Captain Haddock, conversely, is the archetypal Little Englander (no, he’s not Scottish, despite his Scots accent in the Spielberg movie) which makes his role as the foolish fall-guy in this propaganda poster especially apt. He’s actually a pretty accurate personification of the way a lot of Continentals tend to see us, especially since Brexit: brave and loyal but hot-headed, with a fondness for romantic myths about our ancestry and a weakness for the bottle. Holed up in Marlinspike (modelled on the French Chateau de Cheverny) his home is his castle. He’s wary of outsiders and suspicious of foreigners (compare his attitude to gypsies with Tintin’s in The Castafiore Emerald).
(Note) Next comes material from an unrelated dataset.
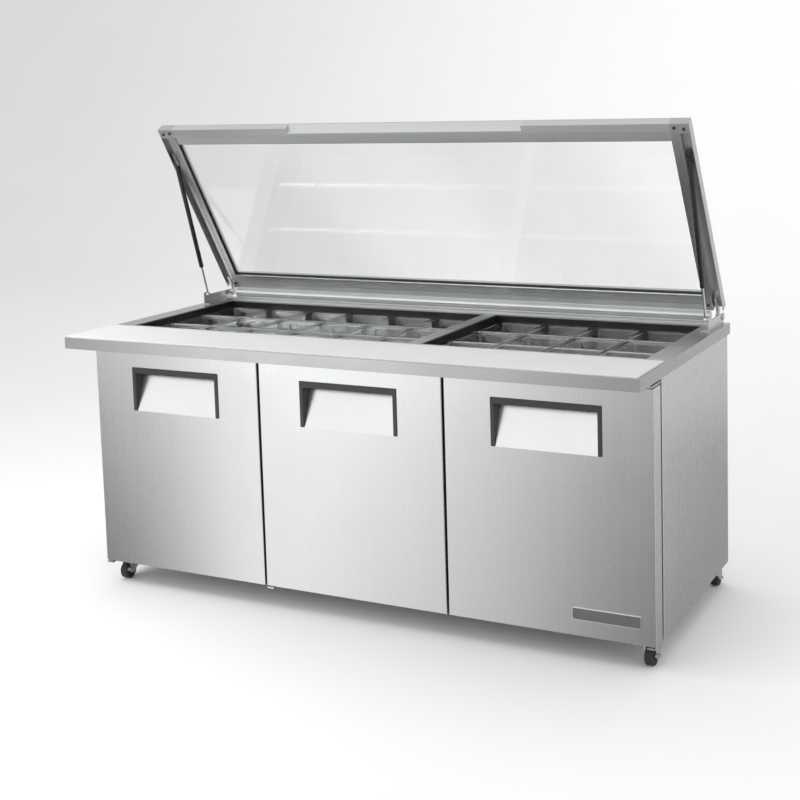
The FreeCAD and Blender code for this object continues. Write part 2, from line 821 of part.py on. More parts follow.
def door(name, step, hinge_side):
    """Built about its own centre line, then moved along X; the hinge is at its left or right edge."""
    centre = f"{step} * door_step"
    pivot_x = f"{hinge_side} * (door_half - door_pivot_inset)"
    across, height = mirrored_pair("door_half"), ("door_bottom", "door_top")

    panel = new_body()
    pad(panel, "XY", [rectangle(*across, "door_front", "door_back")], *height)
    front = amount("door_front")
    soften(panel, "door_round", lambda d, m: abs(m.y - front) < 0.1)
    scoop_half = "grip_half - grip_side + cheek_thick"
    scoop_top = "grip_top - grip_lip"
    scoop = [("door_front - 1", scoop_top), ("door_front - 1", "grip_bottom"),
             ("door_front", "grip_bottom"), ("door_front + grip_depth", scoop_top)]
    pocket(panel, "YZ", [scoop], *mirrored_pair(scoop_half))
    hole = (pivot_x, "door_pivot_y", "pin_radius + pin_fit")
    pocket(panel, "XY", [hole], "door_bottom - 1", "door_bottom + pin_hole")
    pocket(panel, "XY", [hole], "door_top - pin_hole", "door_top + 1")

    behind = "door_front + grip_depth + skin_thick"
    room = rectangle(*inset(across, "skin_thick"), *inset(height, "skin_thick"))
    pocket(panel, "XZ", [room], behind, "door_back - skin_thick")
    scoop_box = rectangle(*mirrored_pair(f"{scoop_half} + skin_thick"), "grip_bottom - 4",
                          f"{scoop_top} + skin_thick")
    pocket(panel, "XZ", [front_room(hinge_side), scoop_box], "door_front + skin_thick", f"{behind} + 1")
    keep(f"door_panel_{name}", place(panel, centre))

    liner = new_body()
    edge = "gasket_inset + gasket_width + 6"
    pad(liner, "XZ", [rectangle(*inset(across, edge), *inset(height, edge))],
        "door_back", "door_back + liner_thick")
    back = amount("door_back + liner_thick")
    soften(liner, 4, lambda d, m: abs(m.y - back) < 0.1 or abs(d.y) > 0.9)
    keep(f"door_liner_{name}", place(liner, centre))

    rings = [rectangle(*inset(across, at), *inset(height, at))
             for at in ("gasket_inset", "gasket_inset + gasket_width")]
    gasket = solid("XZ", rings, "door_back", "door_back + gasket_thick")
    keep(f"door_gasket_{name}", place(gasket, centre))
    keep(f"door_grip_{name}", place(grip(), centre))


def front_room(hinge_side):
    """The outline of the space behind a door's face, with a block left around each pin."""
    low, high = inset(("door_bottom", "door_top"), "skin_thick")
    block_low, block_high = inset(("door_bottom", "door_top"), "pin_hole + 2")
    hinge_edge, free_edge = "door_half - skin_thick", "-door_half + skin_thick"
    block_edge = "door_half - door_pivot_inset - pin_radius - 2"
    corners = [(free_edge, low), (block_edge, low), (block_edge, block_low), (hinge_edge, block_low),
               (hinge_edge, block_high), (block_edge, block_high), (block_edge, high), (free_edge, high)]
    return [(f"{hinge_side} * ({x})", z) for x, z in corners]


def grip():
    """An upside-down U around the scoop, with a cheek down each side of it."""
    trim = new_body()
    inside = "grip_half - grip_side"
    below = "grip_top - grip_band"
    outline = [("-grip_half", "grip_bottom"), (minus(inside), "grip_bottom"), (minus(inside), below),
               (inside, below), (inside, "grip_bottom"), ("grip_half", "grip_bottom"),
               ("grip_half", "grip_top"), ("-grip_half", "grip_top")]
    pad(trim, "XZ", [outline], "door_front - grip_proud", "door_front")
    front = amount("door_front - grip_proud")
    soften(trim, 2, lambda d, m: abs(d.y) > 0.9)
    soften(trim, 1, lambda d, m: abs(m.y - front) < 0.05)
    scoop_top = "grip_top - grip_lip"
    cheek = [("door_front", scoop_top), ("door_front", "grip_bottom + 6"),
             ("door_front + grip_depth - 2", scoop_top)]
    for side in (-1, 1):
        ends = span(f"{side} * ({inside})", f"{side} * ({inside} + cheek_thick)")
        pad(trim, "YZ", [cheek], *ends)
    return trim


def nameplate():
    plate = new_body()
    across, height = ("plate_left", "plate_right"), ("plate_low", "plate_high")
    pad(plate, "XZ", [rectangle(*across, *height)], "door_front - plate_thick", "door_front")
    soften(plate, 4, lambda d, m: abs(d.y) > 0.9)
    field = rectangle(*inset(across, "plate_rim"), *inset(height, "plate_rim"))
    pocket(plate, "XZ", [field], "door_front - plate_thick - 1", "door_front - plate_thick + plate_web")
    keep("nameplate", place(plate, "door_step"))


def door_hinges():
    """Brackets on the cabinet that reach over and under each door, with the pins the doors turn on."""
    pieces = []
    reach = ("door_pivot_y - hinge_lead", "cabinet_front")
    over_low = "door_top + hinge_gap"
    under_low = "cabinet_bottom - hinge_thick"
    for step, side in DOORS.values():
        x = f"{step} * door_step + {side} * (door_half - door_pivot_inset)"
        across = around(x, "hinge_half")
        over = box(across, reach, (over_low, f"{over_low} + hinge_thick"))
        over_pin = rod("pin_radius", "pin_length", x, "door_pivot_y", f"{over_low} + 1 - pin_length")
        under = box(across, reach, (under_low, "cabinet_bottom"))
        tab = box(across, ("cabinet_front - hinge_tab", "cabinet_front"), (under_low, "hinge_tab_high"))
        under_pin = rod("pin_radius", "pin_length", x, "door_pivot_y", "cabinet_bottom - 1")
        pieces += [fuse(over, over_pin), fuse(under, tab, under_pin)]
    keep("door_hinges", group(*pieces))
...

However Europhiles should be wary of embracing Hergé too closely for, like the drunken Haddock, Tintin’s creator comes with a good deal of awkward baggage. He first drew Tintin for Le Petit Vingtième, the children’s section of a Catholic newspaper which would nowadays be called proto-Fascist. The man who ran it, Abbe Norbert Wallez, kept a portrait of Mussolini on his desk; its foreign correspondent, Leon Degrelle, subsequently became leader of Belgium’s Fascist party and a ‘friend’ of the SS. Hergé can hardly be blamed for this, of course, but neither does it make him the perfect poster boy for ‘ever closer union’.
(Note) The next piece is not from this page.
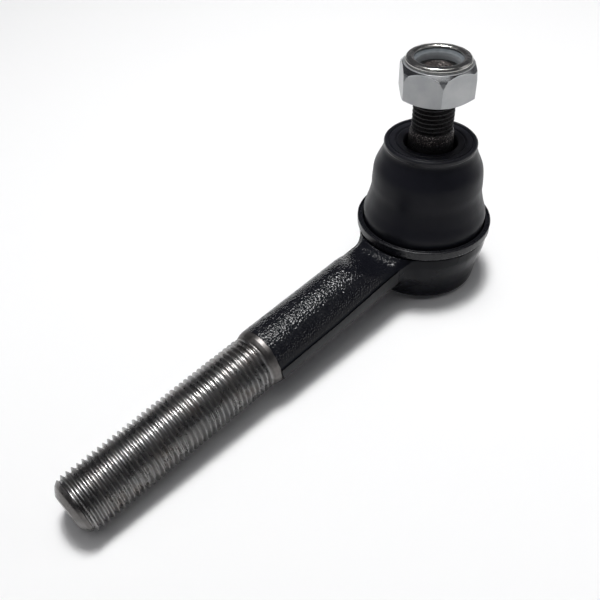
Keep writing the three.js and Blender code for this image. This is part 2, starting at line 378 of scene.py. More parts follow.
HOUSING_OUTSIDE = polygon_distance(rounded([
    (AXIS_R, 0.35, 0),
    (12.6, 0.35, 0.6),
    (13.3, 0, 0.6),
    (16.9, 0, 0.9),
    (17.2, 2.0, 3),
    (17.6, 4.6, 4),
    (18.7, 9.4, 8),
    (19.3, 12.8, 8),
    (19.4, SHOULDER_Z, 0.35),
    (TURRET_R, SHOULDER_Z, 0.3),
    (TURRET_R, HOUSING_TOP, 0.9),
    (AXIS_R, HOUSING_TOP, 0),
]))

HOUSING_CAVITY = polygon_distance(rounded([
    (AXIS_R, -2, 0),
    (11.2, -2, 0),
    (11.0, 0.9, 0.4),
    (11.3, 1.6, 0),
    (13.4, 1.6, 0),
    (13.4, 3.7, 0),
    (12.6, 3.7, 0),
    (12.6, BALL_Z, 0),
    (12.35, 16.3, 5),
    (11.5, 18.95, 5),
    (9.35, 22.25, 0.5),
    (10.6, HOUSING_TOP, 0.3),
    (10.6, 26, 0),
    (AXIS_R, 26, 0),
]))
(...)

The Crab with the Golden Claws was written during the German occupation of Belgium, when Hergé’s employer, Le Soir, came under the direct control of the Nazis. In Tintin’s subsequent adventure, The Shooting Star, the principal baddie was a scheming financier with a big nose called Bohlwinkel. It was an innocent mistake, and Hergé was later absolved of any blame, but it was an unfortunate coincidence nonetheless.
After the war, as an employee of the occupied press Hergé was banned from working until he finally obtained a ‘certificate of good citizenship’ in 1946. In the interim he was arrested several times, by the police and the resistance. This was terribly unfair (his prewar adventure King Ottokar’s Sceptre was a thinly veiled satire of the Nazis) and he eventually emerged without any stain upon his character, but the opprobrium, however unjustified, was sufficiently widespread for the Belgian newspaper La Patrie to run a spoof strip called The Adventures of Tintin & Snowy in the Land of the Nazis.
So, Tintin and the Brexit Plan is a perfect encapsulation of Brexit, albeit a bit more complex than the European Council might suppose. Watch this space for a reboot of The Castafiore Emerald with Theresa May as Bianca Castafiore, and Boris Johnson and David Davis as Thomson and Thompson.